It turns out this is easy to do. The data is readily available here and it goes back to 1967 based on census data… so it’s about as “objective” and consistent as you can get.
My approach is brain dead simple. I take the mean household income by quintile, add up the total and then divide each quintile by the total to get a % of the “pie” that quintile earned. Then I divide each % by the previous year’s % to get the delta from year to year. That should give a somewhat clear picture of how households in different brackets are doing comparatively over time.
I’ll put the table details below.
I used a waterfall chart because I think it does the best job of showing the change over time.
NOTE: The first bar is the delta from 1967-1970 and the second bar is from 1970-2005. Then it becomes annual. I’m doing this on purpose to show the long term change as well as visualizing the last recovery between 2008 and 2014 (I couldn’t find 2015 data).

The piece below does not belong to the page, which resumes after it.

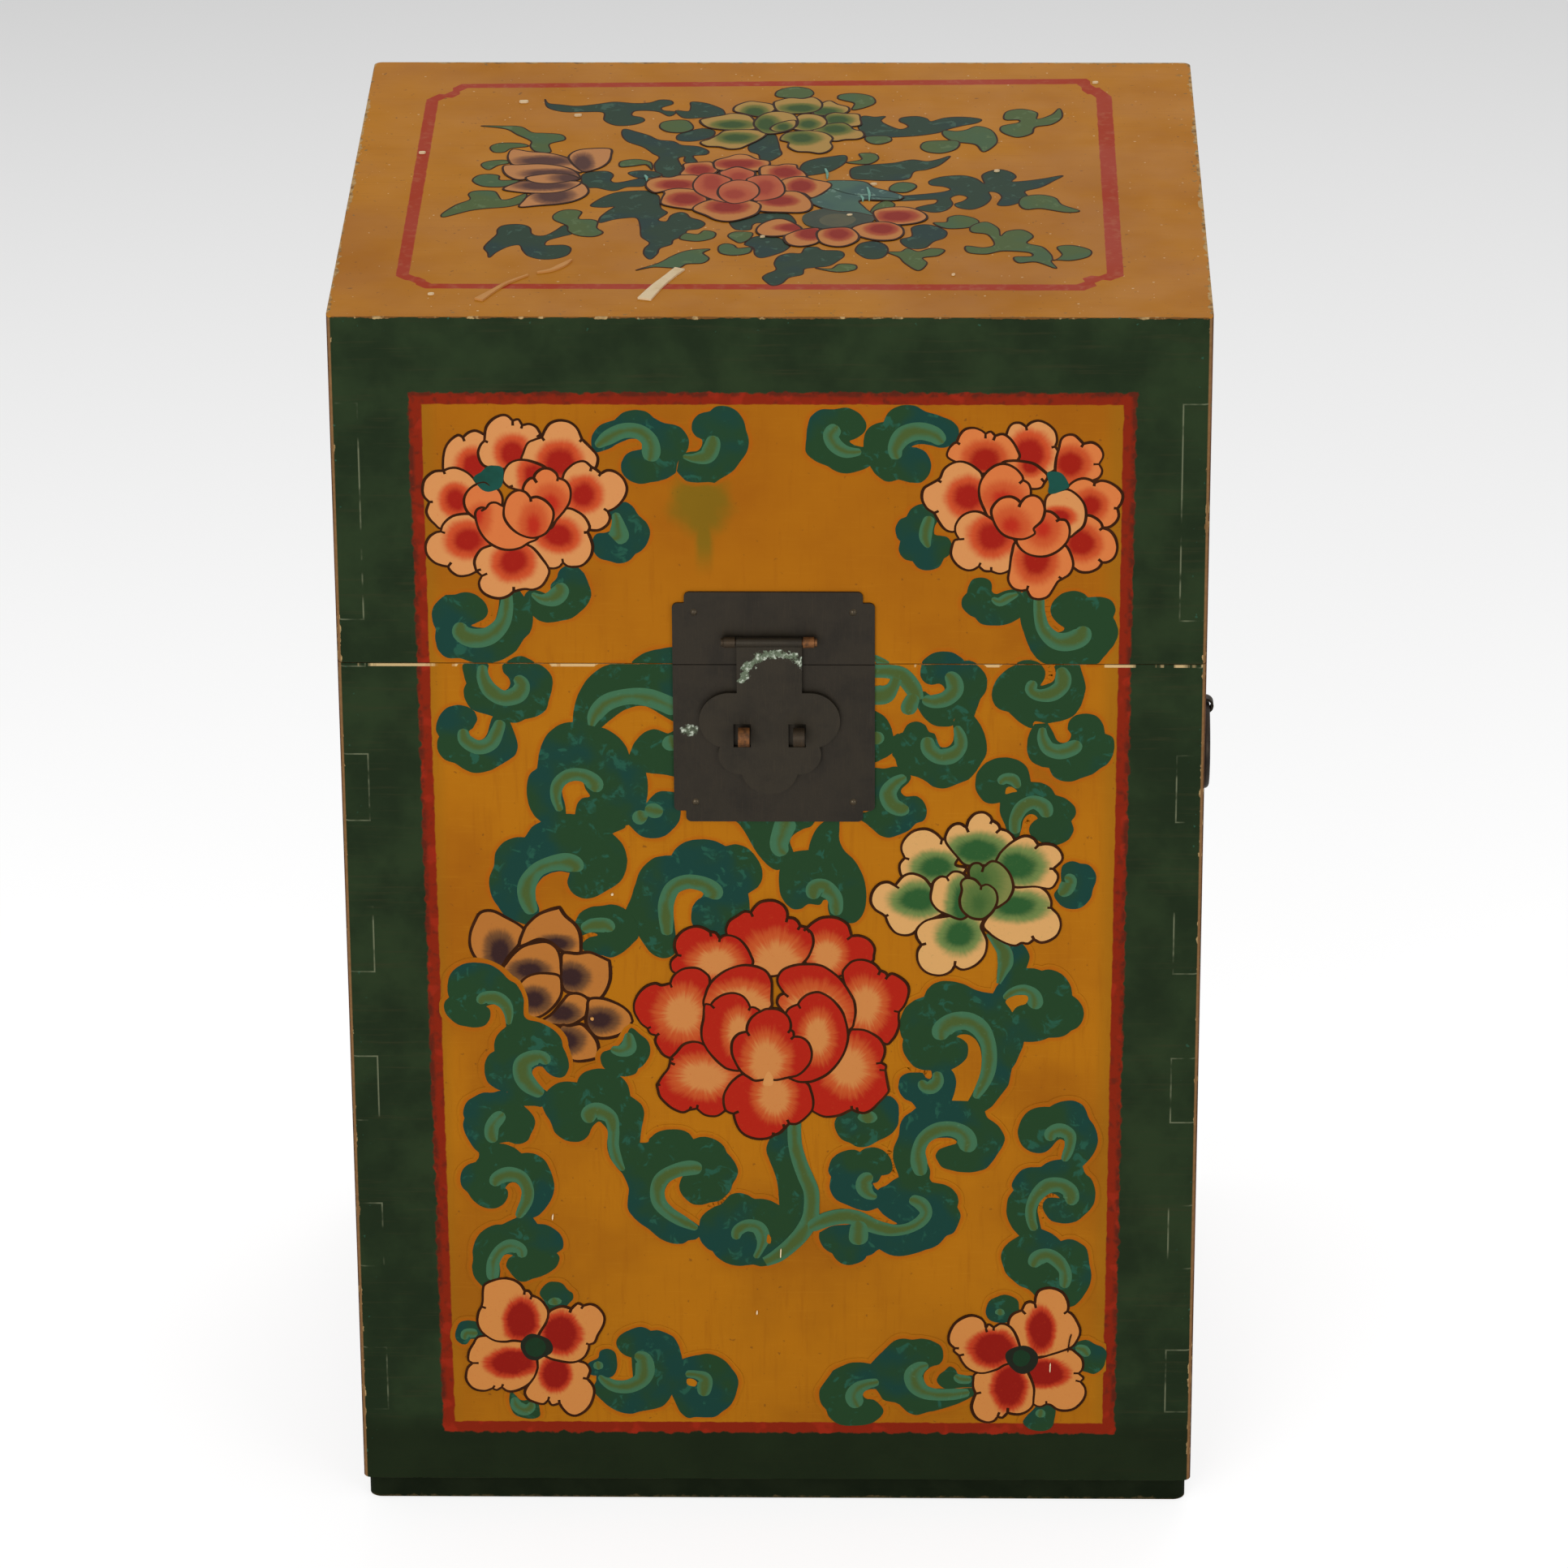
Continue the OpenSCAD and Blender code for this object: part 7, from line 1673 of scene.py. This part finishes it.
def top_leaves():
    p = Painting("top_leaves", face="top")
    for outline in ([(-130, -96), (-131, -90), (-133, -84), (-132, -78), (-130, -72), (-128, -66),
        (-128, -60), (-126, -55), (-121, -53), (-116, -54), (-113, -58), (-112, -65), (-109, -68),
        (-105, -67), (-101, -61), (-97, -54), (-93, -57), (-93, -65), (-98, -69), (-104, -74), (-105, -80),
        (-101, -80), (-96, -80), (-93, -84), (-94, -92), (-99, -97), (-106, -98), (-112, -94), (-115, -87),
        (-117, -80), (-122, -82), (-127, -89)], [(-86, -29), (-83, -21), (-78, -14), (-72, -10), (-60, -9),
        (-55, -15), (-54, -22), (-53, -32), (-50, -38), (-54, -47), (-50, -49), (-48, -41), (-44, -37),
        (-41, -39), (-39, -44), (-34, -48), (-32, -53), (-35, -59), (-40, -61), (-41, -68), (-46, -73),
        (-47, -79), (-52, -84), (-53, -91), (-56, -98), (-59, -92), (-59, -84), (-57, -77), (-61, -69),
        (-62, -56), (-64, -45), (-70, -45), (-75, -47), (-81, -51), (-81, -44), (-78, -36), (-75, -30),
        (-80, -31)], [(-20, -48), (-20, -54), (-17, -60), (-11, -60), (-10, -54), (-8, -51), (-4, -51),
        (0, -47), (5, -46), (10, -52), (9, -45), (6, -39), (0, -38), (-7, -39), (-13, -43)], [(-11, -72),
        (-7, -68), (-1, -68), (4, -72), (8, -79), (6, -86), (2, -91), (-5, -96), (-8, -92), (-9, -83),
        (-13, -79)], [(1, -131), (-2, -127), (-4, -121), (-2, -116), (2, -111), (1, -103), (3, -94), (8, -90),
        (13, -90), (15, -83), (20, -82), (23, -86), (31, -87), (33, -93), (30, -100), (26, -106), (20, -108),
        (15, -110), (14, -117), (8, -121), (5, -128)], [(40, -78), (44, -75), (48, -75), (52, -80), (53, -88),
        (50, -96), (44, -97), (40, -92), (38, -86)], [(64, -57), (69, -53), (75, -55), (80, -62), (79, -70),
        (74, -75), (70, -83), (64, -84), (60, -79), (59, -72), (64, -68)], [(72, 4), (75, 8), (80, 11),
        (88, 12), (94, 8), (98, 1), (97, 12), (101, 18), (106, 20), (111, 16), (113, 10), (111, 4), (118, 5),
        (126, 8), (135, 12), (130, 4), (124, -4), (117, -9), (118, -16), (115, -23), (109, -28), (104, -27),
        (106, -17), (104, -11), (100, -10), (101, -18), (98, -27), (92, -33), (86, -31), (84, -26), (88, -22),
        (90, -17), (86, -14), (82, -18), (83, -26), (80, -34), (74, -37), (66, -32), (70, -28), (75, -25),
        (75, -20), (60, -22), (45, -22), (45, -16), (60, -15), (76, -11), (82, -7), (79, -3), (73, -1)],
        [(-92, 10), (-90, 15), (-86, 17), (-80, 17), (-77, 12), (-78, 5), (-76, 2), (-72, 3), (-67, 6),
        (-62, 9), (-60, 2), (-63, -3), (-70, -4), (-76, -9), (-84, -5), (-90, -4)], [(-114, 117), (-112, 111),
        (-106, 109), (-98, 107), (-88, 110), (-80, 113), (-70, 111), (-63, 112), (-58, 116), (-53, 115),
        (-52, 110), (-57, 105), (-56, 101), (-50, 99), (-53, 93), (-58, 99), (-64, 101), (-70, 100),
        (-71, 94), (-66, 91), (-65, 86), (-70, 81), (-78, 80), (-84, 87), (-85, 98), (-94, 99), (-104, 99),
        (-112, 105)], [(-43, 113), (-37, 112), (-31, 107), (-27, 101), (-27, 92), (-36, 91), (-45, 90),
        (-49, 96), (-50, 101), (-44, 100), (-43, 106)], [(-48, 60), (-48, 67), (-42, 73), (-36, 76),
        (-31, 73), (-31, 66), (-35, 61), (-42, 58)], [(-74, 75), (-75, 68), (-72, 58), (-64, 50), (-59, 41),
        (-56, 36), (-58, 26), (-56, 14), (-49, 8), (-45, 13), (-44, 20), (-46, 28), (-47, 35), (-44, 37),
        (-44, 31), (-41, 27), (-38, 30), (-40, 38), (-34, 40), (-33, 45), (-38, 51), (-46, 53), (-50, 58),
        (-57, 60), (-62, 66), (-68, 71)], [(-70, 15), (-65, 18), (-58, 17), (-54, 12), (-60, 8), (-66, 9)],
        [(-7, 66), (-11, 58), (-14, 51), (-13, 44), (-9, 40), (-8, 34), (-4, 31), (0, 36), (2, 41), (1, 48),
        (0, 58), (-2, 68)], [(40, 93), (46, 92), (51, 93), (49, 87), (52, 81), (58, 75), (62, 78), (61, 82),
        (58, 86), (59, 91), (66, 93), (71, 90), (73, 86), (80, 91), (89, 92), (97, 89), (95, 84), (88, 80),
        (81, 75), (76, 70), (66, 66), (55, 64), (44, 63), (40, 70), (38, 80)], [(36, 8), (43, 6), (52, 5),
        (62, 7), (65, 17), (71, 20), (77, 26), (82, 38), (77, 34), (71, 31), (64, 33), (56, 29), (48, 27),
        (40, 25), (35, 20)], [(11, 20), (13, 29), (18, 34), (25, 37), (32, 39), (33, 32), (30, 24), (24, 16),
        (14, 12)], ):
        sprig(p, outline, "top_leaf")
    for outline in ([(-144, -14), (-142, -10), (-137, -9), (-132, -10), (-130, -15), (-128, -21), (-124, -20),
        (-117, -13), (-118, -24), (-124, -30), (-136, -33), (-143, -36), (-154, -44), (-155, -40),
        (-149, -28), (-143, -21)], [(-143, 4), (-141, 11), (-136, 13), (-131, 11), (-130, 5), (-121, 5),
        (-124, 0), (-129, -4), (-138, -3)], [(-139, 22), (-140, 27), (-136, 31), (-129, 32), (-127, 28),
        (-132, 25), (-136, 19)], [(-137, 50), (-133, 55), (-123, 55), (-119, 51), (-127, 48), (-130, 43),
        (-135, 43)], [(-143, 79), (-133, 79), (-124, 78), (-118, 70), (-112, 69), (-104, 67), (-102, 60),
        (-109, 54), (-108, 43), (-115, 44), (-118, 51), (-118, 58), (-125, 67), (-131, 75)], [(-102, -48),
        (-103, -42), (-100, -36), (-95, -34), (-90, -37), (-91, -46), (-85, -47), (-82, -50), (-82, -58),
        (-79, -64), (-83, -69), (-90, -68), (-95, -62), (-96, -55)], [(-43, -72), (-41, -65), (-35, -66),
        (-32, -61), (-27, -64), (-28, -71), (-35, -75)], [(-21, -68), (-18, -74), (-15, -77), (-11, -72),
        (-10, -64), (-18, -63)], [(-25, -82), (-22, -78), (-18, -80), (-16, -84), (-10, -83), (-11, -90),
        (-18, -93), (-24, -90)], [(-62, -112), (-52, -103), (-46, -94), (-39, -87), (-29, -85), (-32, -90),
        (-29, -97), (-32, -103), (-39, -104), (-43, -109), (-54, -108)], [(20, -109), (27, -110), (31, -104),
        (38, -105), (38, -111), (30, -114)], [(45, -38), (47, -28), (52, -22), (56, -27), (53, -34)],
        [(116, -17), (124, -14), (131, -18), (134, -27), (142, -35), (136, -37), (124, -32), (117, -33),
        (114, -26)], [(74, -51), (80, -50), (81, -44), (86, -41), (93, -45), (95, -51), (90, -57), (80, -58)],
        [(94, -52), (99, -50), (104, -58), (105, -68), (108, -62), (115, -60), (120, -68), (117, -77),
        (124, -82), (128, -92), (129, -99), (133, -92), (131, -82), (138, -80), (146, -86), (145, -94),
        (137, -99), (128, -99), (130, -109), (121, -101), (113, -102), (111, -95), (119, -94), (118, -89),
        (106, -87), (98, -91), (90, -89), (89, -81), (97, -83), (102, -79), (99, -66), (92, -63), (91, -57)],
        [(53, -89), (59, -88), (62, -84), (67, -88), (73, -84), (79, -86), (76, -93), (69, -96), (71, -103),
        (67, -112), (61, -103), (58, -95)], [(79, 73), (79, 66), (84, 58), (94, 54), (98, 44), (104, 55),
        (104, 66), (101, 75), (95, 79), (90, 74), (85, 72)], [(68, 50), (70, 57), (77, 59), (86, 58),
        (85, 48), (78, 42), (71, 44)], [(108, 93), (110, 100), (117, 103), (124, 98), (124, 89), (131, 95),
        (135, 104), (136, 92), (131, 82), (123, 78), (121, 69), (114, 64), (107, 71), (107, 79), (115, 84),
        (115, 88), (109, 88)], [(33, 29), (40, 33), (39, 41), (46, 41), (48, 34), (43, 27)], [(42, 64),
        (43, 57), (48, 54), (54, 59), (52, 65)], [(28, 118), (29, 123), (36, 125), (44, 121), (46, 112),
        (41, 105), (35, 102), (36, 111), (31, 115)], [(-1, 120), (-2, 127), (2, 132), (8, 134), (14, 131),
        (16, 124), (11, 118)], [(-56, 84), (-57, 77), (-53, 71), (-46, 70), (-41, 76), (-44, 86), (-50, 87)],
        [(-59, 19), (-62, 26), (-68, 24), (-74, 23), (-74, 30), (-67, 33), (-60, 29)], [(54, -9), (54, -3),
        (58, 2), (64, 1), (66, -4), (61, -11)], ):
        sprig(p, outline, "spray")
    p.finish("lid", "top_paint")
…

We must be honest with ourselves that without knowing the size of each group we can’t know the total impact, but I am going to assume that the highest quintile did not grow meaningfully in % of total population.
So given that assumption, since 1970 every other quintile has had a meaningful decline in income (as a percent of total income to all quintiles) with the worst drop hitting the 2nd quintile.
Additionally, since the great recession only the top quintile has had a gain in income so that pretty much explain why the perception of most people is there hasn’t been a recovery. If your paycheck goes down or stays the same… you don’t feel like anything is recovering.
Now WHY this is happening is playing itself out in lots of political and social debates. I’ll save that for a different day.
In any case it helped me understand how the country as a whole can be wealthier but the majority of the people in it can feel poorer.